The results were very promising. The model is however tricky when used on videos that are poorly framed or videos with low contrast and high brightness.

When tested on videos that were not part of the initial dataset (Demo video), the model did pretty good, but showed the following flaws :

  • Couldn't distinguish between singular/plural
  • Even though everytime, the ground truth was in the top-5 predictions, the model couldn't achieve a top-1 accuracy comparable to that of the dataset (~64% accuracy on the validation and test sets).

However in every example, the model did recognize nearly all the phonemes. But it had trouble with the temporal aspect, giving a nearly equal probability to the words that contain one of those phonemes.

Conclusion and extensions

The Inception-v4 architecture achieved SOTA in both top-1 and top-10 accuracies.
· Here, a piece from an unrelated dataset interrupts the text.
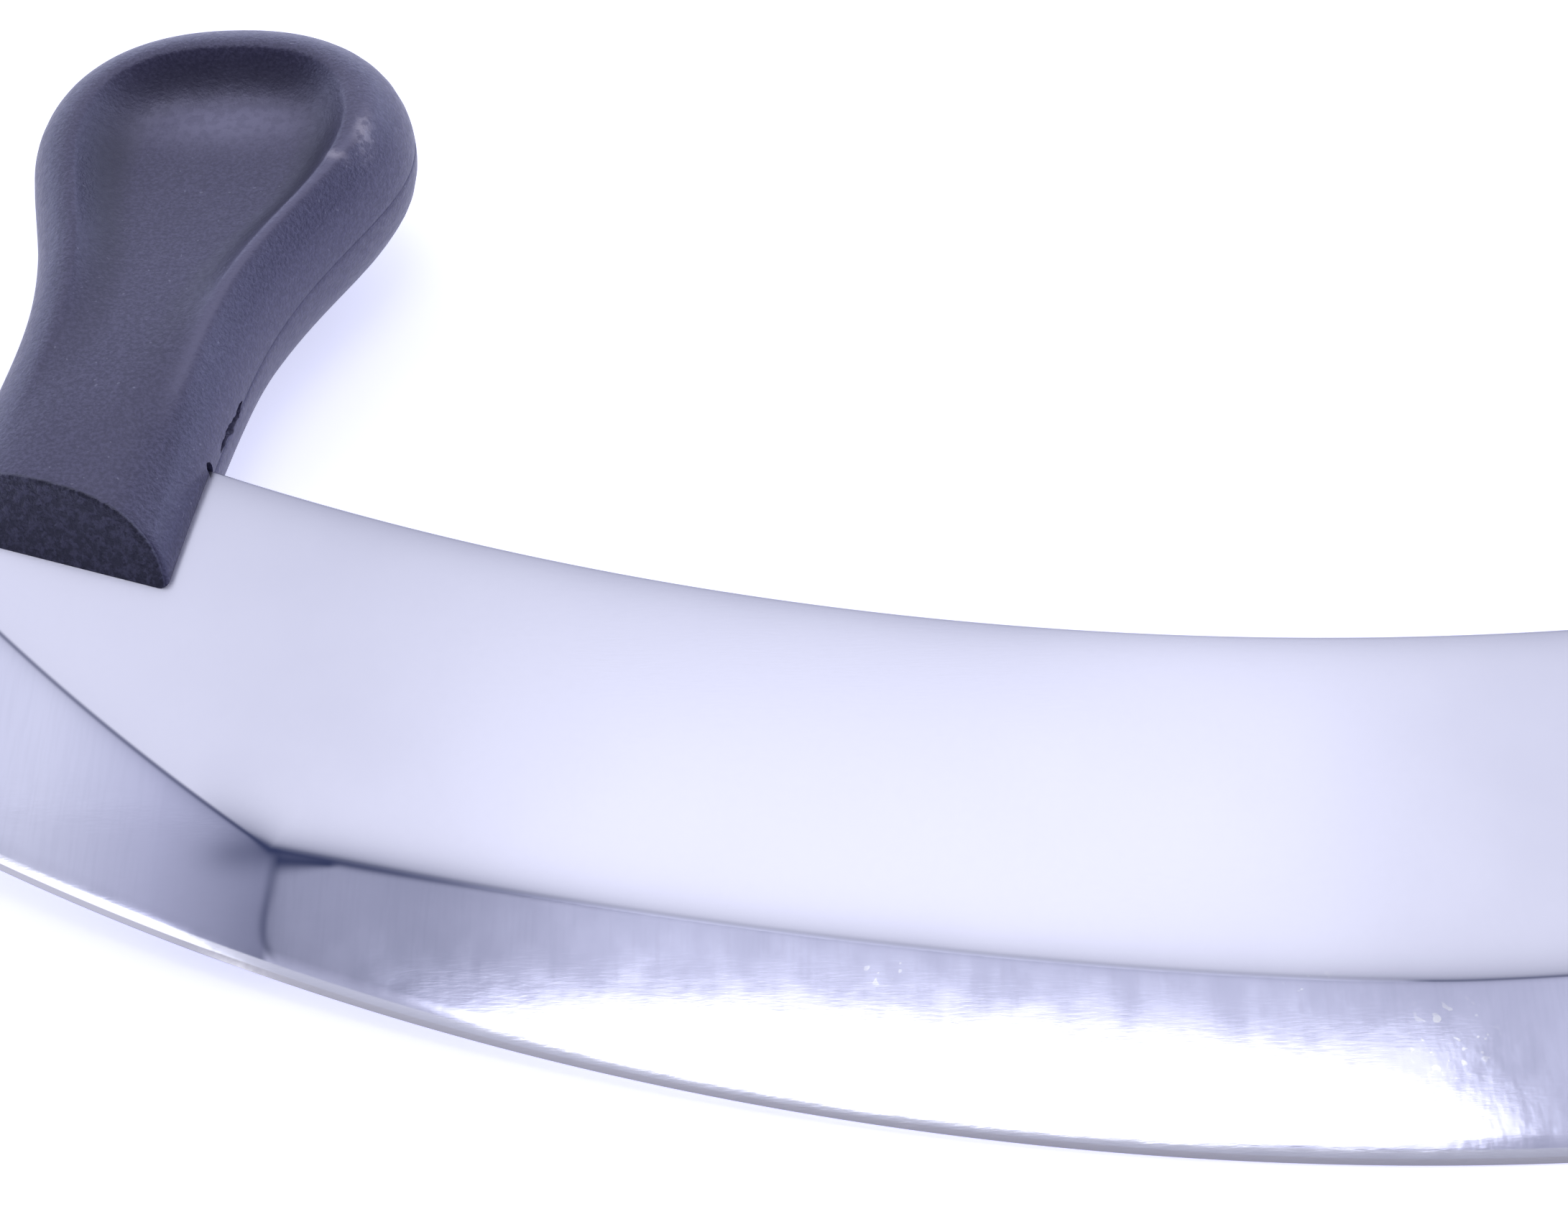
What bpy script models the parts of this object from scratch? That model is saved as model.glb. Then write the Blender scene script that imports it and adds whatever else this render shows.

However the margin is small. There appears to be a plateau in the accuracy results, which can be attributed to different factors :

  • Some words in the dataset that are nearly homophones (“groups” and “troops”, or “ground” and “around”).
  • The distinction between the singular and plural form is also difficult to establish (as in “report” and “reports” which are considered different words in the dataset).
  • Some videos in the dataset are poorly framed.

Using LSTMs and a RNN architecture could help increase the accuracy of the model, as they are more effective with temporal data. Conditional probability can also be used to enhance the model. In the sentence “The experiments were conducted in [unknown word]”, it’s obvious that the missing word is “groups” and not “troops” for example. A CNN used in pair with a Markov Chain can be extremely powerful to go from words to sentences.

The progress made during this project is still very significant. We achieved higher accuracy with a smaller model (5 times less parameters), which is very important for putting it in production.

Acknowledgements

Advice given by my supervisor, Clement Chatelain, has been a great help in this project and I would like to thank him for his valuable and constructive suggestions. I’m also grateful to Rob Cooper at BBC Research & Development for his help in obtaining the dataset.